Trussle, launched earlier this year, has now been in a partnership with Zoopla for over a month. The idea is that house buyers would be able to undergo a quick assessment in order to gain a mortgage-in-principle certificate.

They could then use this mortgage assessment as a search option on the Zoopla site in order to narrow down possibilities in an area. “We can show you how much you can borrow in under five minutes,” says Ishaan Malhi, founder and Chief Executive Officer (CEO) of Trussle. “So now instead of just saying you can have £300,000, or Zoopla showing all the houses available in your area, we can show you context of what it all means.”

The startup also provides an instant alert service for re-mortgagers. This service continually compares a list of user mortgages – Trussles says it currently has details of around £300,000,000 in mortgages from registered users – to changing offerings. If a deal comes up that can save a user money, it send them an email,  Malhi says.

“We recently had a user who got approved on mortgage a few months ago but the system flagged up the impact of Brexit (the UK vote to leave the EU) on reducing rates,” he adds. “The customer was still in the pipeline and could benefit from a more competitive mortgage. It dropped by .25%, which saved them £300 a month over a two year fixed term deal. That’s more than £7,000 saved over the intro period due to the continual alert system.”

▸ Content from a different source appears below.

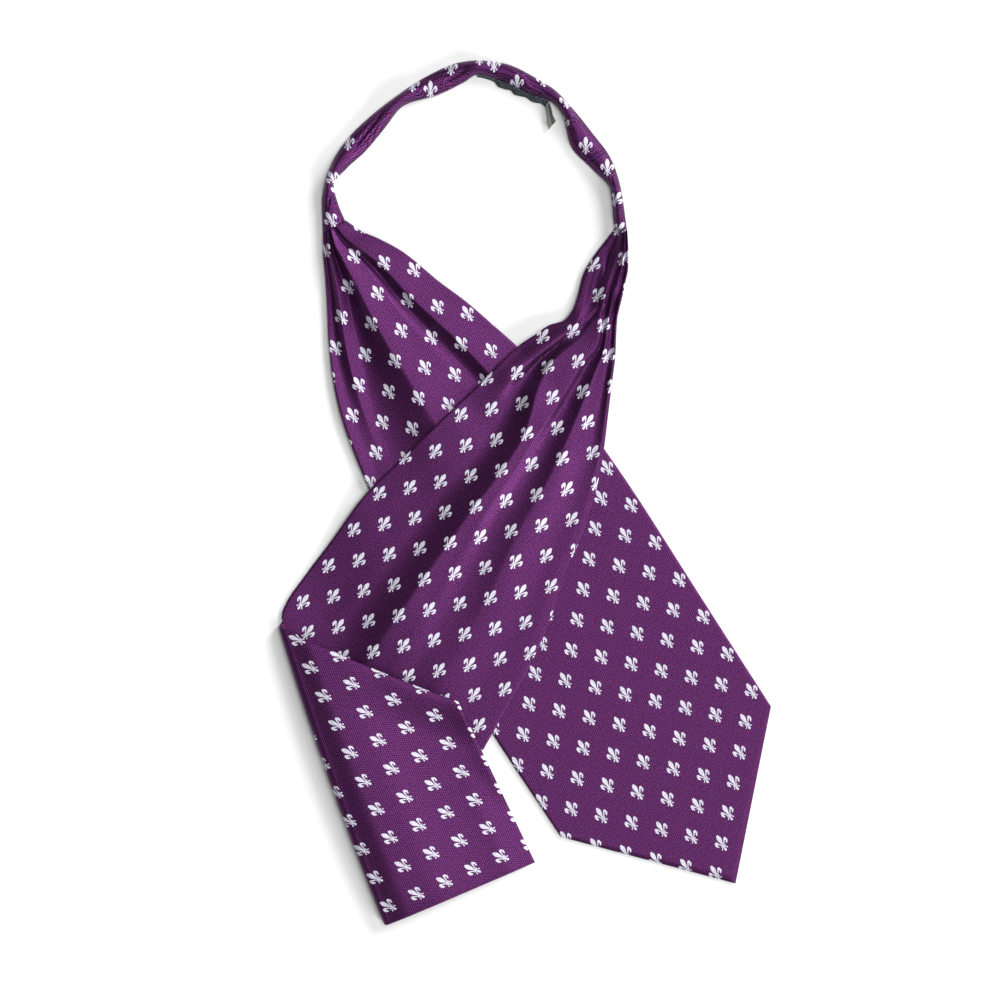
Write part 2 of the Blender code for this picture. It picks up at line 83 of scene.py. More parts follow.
# Lines of the cloth that run down a blade: how the cloth goes from each to the next one, their places
# across the blade from 0 to 1 and their heights, at each station down it. "soft" eases at both ends,
# "rise" is steep just before the next line, and "panel" is nearly straight
RISE_ROUNDING = 1.3
PANEL_EVENNESS = 0.6
LOWER_STATIONS = (0.0, 10.0, 20.0, 40.0, 60.0, 80.0, 100.0, 120.0, 140.0, 170.0, 230.0, 382.0)
LOWER_PLEATS = (
    # name, shape, places across, heights
    (
        "left edge", "soft",
        (0, 0, 0, 0, 0, 0, 0, 0, 0, 0, 0, 0),
        (1.6, 1.4, 1.2, 1.2, 1.4, 1.8, 2.2, 2.0, 1.4, 0.5, 0, 0),
    ),
    (
        "left valley", "rise",
        (0.1, 0.07, 0.05, 0.045, 0.055, 0.07, 0.075, 0.075, 0.08, 0.09, 0.11, 0.13),
        (0.8, 0.4, 0.3, 0.2, 0.2, 0.4, 0.8, 0.9, 0.6, 0.2, 0, 0),
    ),
    (
        "left ridge", "panel",
        (0.22, 0.16, 0.145, 0.145, 0.14, 0.135, 0.13, 0.12, 0.12, 0.14, 0.19, 0.25),
        (4.0, 4.6, 5.0, 4.8, 3.8, 2.4, 1.6, 1.1, 0.6, 0.2, 0, 0),
    ),
    (
        "middle valley", "rise",
        (0.27, 0.24, 0.235, 0.24, 0.24, 0.22, 0.19, 0.165, 0.16, 0.18, 0.26, 0.32),
        (1.6, 1, 0.8, 0.6, 0.5, 0.5, 0.5, 0.5, 0.4, 0.1, 0, 0),
    ),
    (
        "middle ridge", "panel",
        (0.34, 0.335, 0.34, 0.375, 0.41, 0.425, 0.435, 0.43, 0.43, 0.44, 0.47, 0.5),
        (4.8, 6.0, 7.0, 8.0, 8.4, 8.6, 8.4, 7.4, 5.4, 2.4, 0.2, 0),
    ),
    (
        "broad back", "panel",
        (0.42, 0.47, 0.52, 0.57, 0.6, 0.62, 0.64, 0.65, 0.65, 0.65, 0.64, 0.63),
        (3.8, 4.4, 4.6, 4.8, 5.0, 5.0, 4.8, 4.0, 2.8, 1.2, 0, 0),
    ),
    (
        "right valley", "rise",
        (0.5, 0.55, 0.6, 0.64, 0.67, 0.69, 0.71, 0.72, 0.73, 0.73, 0.72, 0.72),
        (2.0, 2.4, 2.4, 2.2, 2.4, 2.6, 2.6, 2.2, 1.4, 0.6, 0, 0),
    ),
    (
        "right ridge", "panel",
        (0.58, 0.63, 0.67, 0.72, 0.75, 0.77, 0.79, 0.795, 0.8, 0.82, 0.86, 0.87),
        (3.8, 5.2, 6.2, 7.0, 7.4, 7.4, 6.8, 5.6, 4.0, 2.0, 0.1, 0),
    ),
    (
        "right edge", "soft",
        (1, 1, 1, 1, 1, 1, 1, 1, 1, 1, 1, 1),
        (2.0, 2.2, 2.4, 2.8, 3.0, 3.0, 2.8, 2.0, 1.2, 0.4, 0, 0),
    ),
)
LOWER_CELLS = (14, 16, 14, 22, 18, 14, 18, 26)
LOWER_ROWS = 250
LOWER_ROW_CROWDING = 1.1
LOWER_POINT_LATENESS = 4

# The upper blade: sections from the neck band to the fold where its end turns over, each a straight
# line from the blade's left edge to its right edge
UPPER_SECTIONS = (
    # down   left x   left y   right x  right y
    (0.0, 53.4, 159.0, 61.2, 157.6),
    (8.0, 48.6, 152.4, 61.8, 146.4),
    (17.0, 42.6, 144.6, 61.8, 136.8),
    (30.0, 34.8, 131.4, 60.0, 126.0),
    (43.0, 31.2, 117.6, 57.6, 115.2),
    (52.0, 28.2, 109.8, 55.2, 104.4),
    (61.0, 22.8, 103.8, 54.6, 94.8),
    (69.0, 15.0, 101.4, 54.0, 82.2),
    (81.0, 6.0, 95.4, 52.2, 67.8),
    (93.0, -3.0, 89.4, 50.4, 53.4),
    (124.0, -27.0, 66.0, 46.2, 20.4),
    (157.0, -51.0, 43.2, 37.8, -15.0),
    (189.0, -75.0, 19.8, 25.8, -43.8),
    (221.0, -96.0, -0.6, 13.8, -78.6),
    (253.0, -115.8, -27.6, 1.2, -106.2),
    (281.0, -130.8, -47.4, -13.8, -133.2),
    (311.0, -142.2, -63.6, -33.0, -168.0),
    (341.0, -145.6, -71.2, -57.0, -213.6),
    (355.0, -145.9, -74.0, -68.0, -235.5),
    (369.0, -145.3, -76.2, -80.8, -257.5),
)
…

Malhi asserts that Trussle does not discriminate between mortgages. The startup gets a commission of a fraction of the total mortgage price from the lender once a deal is signed. How big a fraction differs from lender to lender but that is not factored into the site’s algorithms, he adds.

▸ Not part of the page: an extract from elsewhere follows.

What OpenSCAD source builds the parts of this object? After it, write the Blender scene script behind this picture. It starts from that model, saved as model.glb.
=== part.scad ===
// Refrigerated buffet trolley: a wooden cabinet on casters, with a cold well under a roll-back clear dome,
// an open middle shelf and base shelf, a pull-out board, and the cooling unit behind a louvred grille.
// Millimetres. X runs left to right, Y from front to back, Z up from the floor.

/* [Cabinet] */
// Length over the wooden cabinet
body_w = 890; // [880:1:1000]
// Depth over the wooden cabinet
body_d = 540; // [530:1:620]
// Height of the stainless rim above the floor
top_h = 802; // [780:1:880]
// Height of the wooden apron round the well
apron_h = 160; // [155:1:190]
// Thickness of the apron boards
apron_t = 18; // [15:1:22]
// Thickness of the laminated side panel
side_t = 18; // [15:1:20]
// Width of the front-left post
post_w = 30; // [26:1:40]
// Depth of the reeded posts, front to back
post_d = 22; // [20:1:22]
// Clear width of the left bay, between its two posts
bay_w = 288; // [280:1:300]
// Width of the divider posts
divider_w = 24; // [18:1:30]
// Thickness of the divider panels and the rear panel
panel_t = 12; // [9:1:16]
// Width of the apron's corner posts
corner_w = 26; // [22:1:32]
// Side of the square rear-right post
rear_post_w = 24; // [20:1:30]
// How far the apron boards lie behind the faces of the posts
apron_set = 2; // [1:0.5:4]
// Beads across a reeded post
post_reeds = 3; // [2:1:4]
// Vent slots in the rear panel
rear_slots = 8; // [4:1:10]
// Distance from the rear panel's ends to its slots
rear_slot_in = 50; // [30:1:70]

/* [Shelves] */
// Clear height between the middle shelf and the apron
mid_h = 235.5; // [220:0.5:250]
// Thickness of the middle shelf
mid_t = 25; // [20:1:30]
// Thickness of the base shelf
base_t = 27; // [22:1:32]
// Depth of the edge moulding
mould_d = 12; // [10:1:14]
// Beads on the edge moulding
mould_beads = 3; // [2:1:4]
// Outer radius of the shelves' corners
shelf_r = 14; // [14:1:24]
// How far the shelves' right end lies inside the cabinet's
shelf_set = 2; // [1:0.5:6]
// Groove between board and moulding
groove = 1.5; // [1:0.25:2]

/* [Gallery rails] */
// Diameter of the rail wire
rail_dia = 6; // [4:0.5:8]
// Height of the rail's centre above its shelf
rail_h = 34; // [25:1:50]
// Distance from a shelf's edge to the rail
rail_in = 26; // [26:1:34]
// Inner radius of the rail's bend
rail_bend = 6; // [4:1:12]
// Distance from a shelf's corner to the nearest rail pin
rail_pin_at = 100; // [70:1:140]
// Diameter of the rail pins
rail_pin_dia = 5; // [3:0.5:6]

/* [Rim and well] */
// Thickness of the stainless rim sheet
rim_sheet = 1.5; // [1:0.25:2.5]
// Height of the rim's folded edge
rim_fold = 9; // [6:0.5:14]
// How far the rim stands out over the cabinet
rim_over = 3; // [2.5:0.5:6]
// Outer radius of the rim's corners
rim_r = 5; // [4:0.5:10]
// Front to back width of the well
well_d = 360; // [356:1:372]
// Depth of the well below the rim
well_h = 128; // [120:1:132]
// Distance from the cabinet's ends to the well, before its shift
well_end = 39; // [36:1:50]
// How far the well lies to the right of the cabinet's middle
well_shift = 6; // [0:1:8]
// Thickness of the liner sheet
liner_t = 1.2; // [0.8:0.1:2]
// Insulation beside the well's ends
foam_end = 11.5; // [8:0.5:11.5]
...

Trussle will also share revenue with Zoopla from any successfully completely mortgage driven to it from the property website. Eventually Malhi would like Trussle to serve as a one-stop-shop for comparing all aspects of purchasing property.

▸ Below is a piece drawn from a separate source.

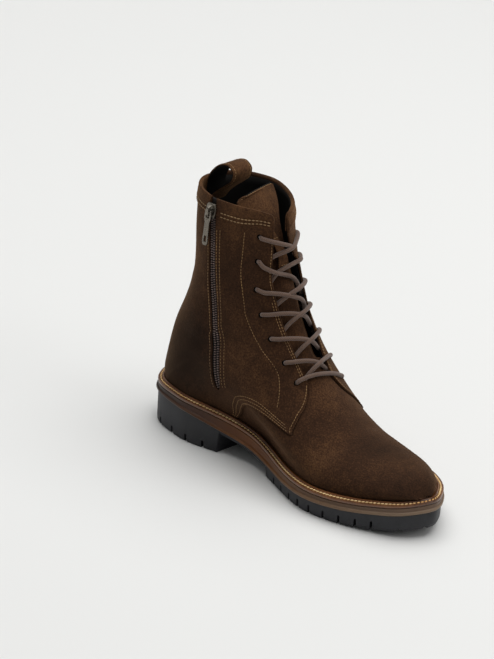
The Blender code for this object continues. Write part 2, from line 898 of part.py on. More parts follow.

House buyers still face significant costs on a variety of areas outside a mortgage – for example, conveyancing, surveying and other aspects of real estate law. But there is no easy way to compare abilities and pricing in these areas, he says.

And it will not be long before more aspects of the property sector are available through online disruptors. The process started with property and tenant search tools and has recently moved on into online estate agents as well as real estate investment tools.

Mortgages are the next step and then startups will use technology to optimise even more real estate services, Malhi says. “I think it’s important to bear in mind that in the UK people are increasingly coming to expect services that are stripping away complexity,” he adds. “We’ve seen this manifesting in energy and broadband where you continually have services finding the optimal provider. Now translate that into the biggest financial commitment you’ll ever have where instead of saving £20 on your broadband, you’ll be saving  £2,000 per year.”